Saying that "the phasing-out of harmful chemicals is progressing far too slow in the EU," Denmark's environment minister has recruited colleagues for a coordinated campaign targeting the EU Commission.


Denmark’s environment minister, Kirsten Brosbøl, has joined with seven other European ministers to pressure the new EU Commission to increase its efforts to protect consumers from dangerous chemicals. 
Brosbøl and the environment ministers of Austria, Belgium, France, the Netherlands, Germany and Sweden are calling on the new members of the EU Commission to eliminate chemicals from everyday products. 
"Denmark holds an unfortunate record with regard to testicular cancer, and many couples are having difficulties getting pregnant, while children are reaching puberty at an ever earlier age.

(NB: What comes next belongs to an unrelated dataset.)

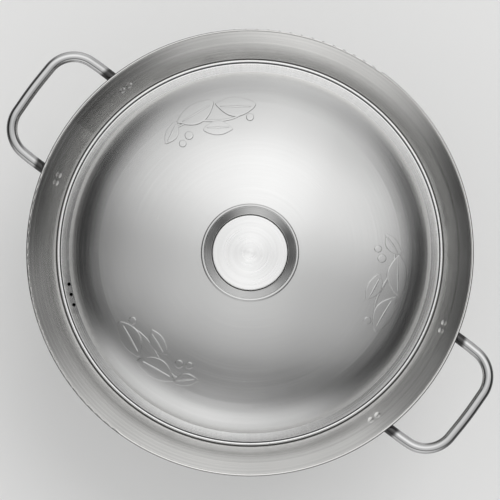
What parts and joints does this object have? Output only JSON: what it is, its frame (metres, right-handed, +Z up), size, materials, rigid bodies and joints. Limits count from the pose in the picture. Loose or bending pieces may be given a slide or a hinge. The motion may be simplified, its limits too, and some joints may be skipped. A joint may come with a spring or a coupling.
{
  "type": "water bath canner",
  "caption": "Wide stainless stockpot with a flared rim and loop handles, a recessed domed lid with a dished steel knob, and a lift-out wire jar rack.",
  "frame": {"origin": "centre of the underside of the base, where the canner stands", "axes": "+Z up along the pot's axis; +X through one loop handle, -X through the other"},
  "size_m": [0.4662, 0.3759, 0.3144],
  "materials": {
    "pot_steel": "circumferentially brushed",
    "core_aluminium": "matt, sealed in",
    "polished_rod": "polished",
    "lid_steel": "satin polished",
    "knob_steel": "satin polished",
    "disc_steel": "spun, concentric lines",
    "fastener_steel": "plain",
    "seal_rubber": "matt",
    "rack_wire": "bright plated wire"
  },
  "bodies": {
    "pot": {"pot_shell": "pot_steel", "base_core_disc": "core_aluminium", "base_cap": "pot_steel", "left_handle": "polished_rod", "right_handle": "polished_rod", "left_weld_plates": "pot_steel", "right_weld_plates": "pot_steel"},
    "rack": {"rack_dividers": "rack_wire", "rack_floor_rings": "rack_wire", "rack_hub_ring": "rack_wire", "rack_upper_ring": "rack_wire", "rack_bail_lugs": "rack_wire"},
    "left_bail": {"rack_left_bail": "rack_wire"},
    "right_bail": {"rack_right_bail": "rack_wire"},
    "lid": {"lid_shell": "lid_steel", "knob_cup": "knob_steel", "knob_cover_disc": "disc_steel", "knob_screw": "fastener_steel", "knob_seal_washer": "seal_rubber", "knob_lock_washer": "fastener_steel", "knob_nut": "fastener_steel"}
  },
  "joints": [
    {"name": "rack_lift", "type": "slide", "parent": "pot", "child": "rack", "axis": [0, 0, 1], "range_m": [0, 0.27]},
    {"name": "lid_lift", "type": "slide", "parent": "rack", "child": "lid", "axis": [0, 0, 1], "range_m": [0, 0.25]},
    {"name": "right_bail_hinge", "type": "hinge", "parent": "rack", "child": "right_bail", "pos_m": [0.13696, 0, 0.1172], "axis": [0, 1, 0], "range_deg": [0, 92]},
    {"name": "left_bail_hinge", "type": "hinge", "parent": "rack", "child": "left_bail", "pos_m": [-0.13696, 0, 0.1172], "axis": [0, -1, 0], "range_deg": [0, 92]}
  ]
}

We know that this may be due to a number of harmful chemicals in our everyday lives,” Brosbøl said in a press release.
“My objective is to ensure that Danes, and Europeans in general, can live their daily lives free of harmful chemicals. Therefore, I have brought together a number of like-minded European environment ministers, and we have written to the new European Commission encouraging it to step up the work on the EU's chemicals policy," she added. 
The ministers are calling on the EU to act in five specific areas: minimising consumer exposure to endocrine-disrupting chemicals, increased controls on nanomaterials, tougher regulations on imports from non-EU countries, the phasing out of products that are known to create side effects and tougher rules forcing the chemical industry to inform consumers about risks. 
"The industry is responsible for ensuring that their products are safe to use. But they don't have adequate knowledge about how dangerous their chemicals are. In the end, this means that consumers risk being exposed to harmful chemicals. We have to get this right," Brosbøl said.